# Information provided start

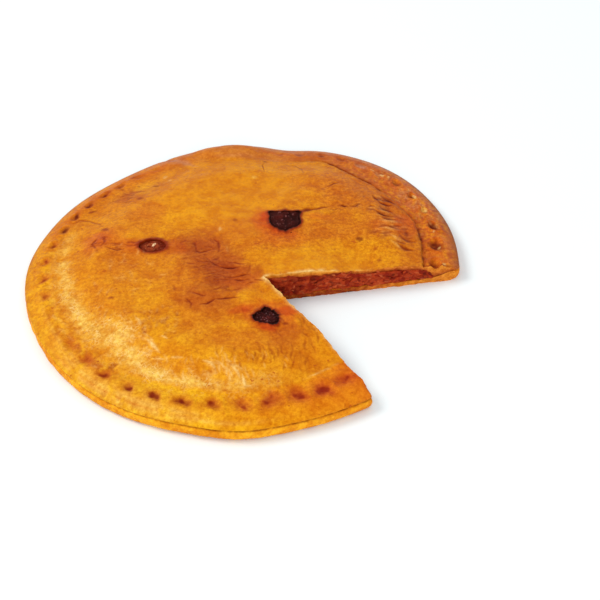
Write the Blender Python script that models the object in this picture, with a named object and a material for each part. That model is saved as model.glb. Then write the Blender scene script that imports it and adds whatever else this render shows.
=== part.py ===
"""A round, flat savoury pie with a wedge-shaped gap cut in it: a base sheet of dough with a
thick rolled rim, a cooked filling that shows in the two cuts, and a domed lid of dough whose
flange is pressed to the rim by a row of dimples and which is open at three steam vents.

Metres, +Z up. The origin is on the underside at the middle of the pie."""

import math

import bmesh
import bpy
from mathutils import Vector, noise

MM = 0.001

# Outline
PIE_RADIUS = 140 * MM
# Where hand shaping left the round outline full or flat: direction and half width in degrees, rise
OUTLINE_SWELLS = (
    (48, 22, 5.5 * MM),
    (80, 8, -5.0 * MM),
    (133, 22, -5.5 * MM),
    (165, 12, -1.0 * MM),
    (184, 16, 1.5 * MM),
    (240, 24, 2.0 * MM),
    (270, 9, 2.4 * MM),
    (296, 12, -1.0 * MM),
    (358, 14, -3.5 * MM),
)

# The gap: its tip and the directions of its two cuts, in degrees
CUT_TIP = (11 * MM, -25.5 * MM)
FAR_CUT = 10.1
NEAR_CUT = 305.2

# Heights above the underside, and the thickness of each sheet
BASE_THICK = 3.5 * MM
RIM_HEIGHT = 7.8 * MM
SEAM_RISE = 0.9 * MM
FLANGE_RISE = 4.6 * MM
DOME_RISE = 6.6 * MM
CROWN_RISE = 1.4 * MM
LID_THICK = 3.2 * MM
GAP = 0.3 * MM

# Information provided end

• _Objective_
Everything from the first line of the data through the line containing "flange is pressed" should be echoed exactly. Add nothing.

• _The completed task_
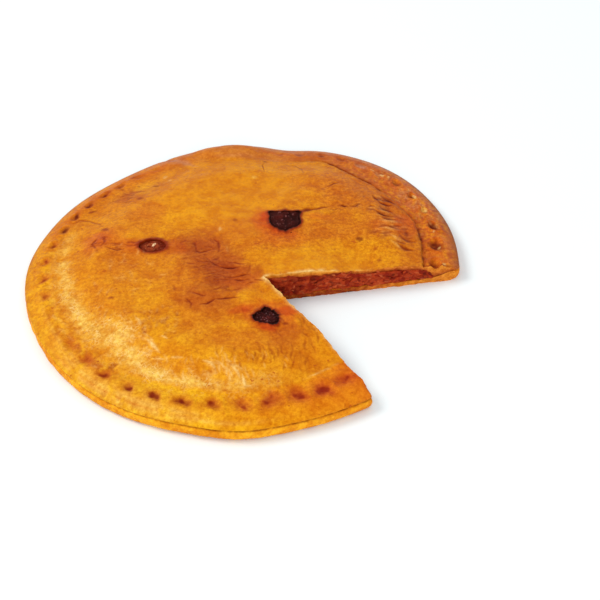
Write the Blender Python script that models the object in this picture, with a named object and a material for each part. That model is saved as model.glb. Then write the Blender scene script that imports it and adds whatever else this render shows.
=== part.py ===
"""A round, flat savoury pie with a wedge-shaped gap cut in it: a base sheet of dough with a
thick rolled rim, a cooked filling that shows in the two cuts, and a domed lid of dough whose
flange is pressed to the rim by a row of dimples and which is open at three steam vents.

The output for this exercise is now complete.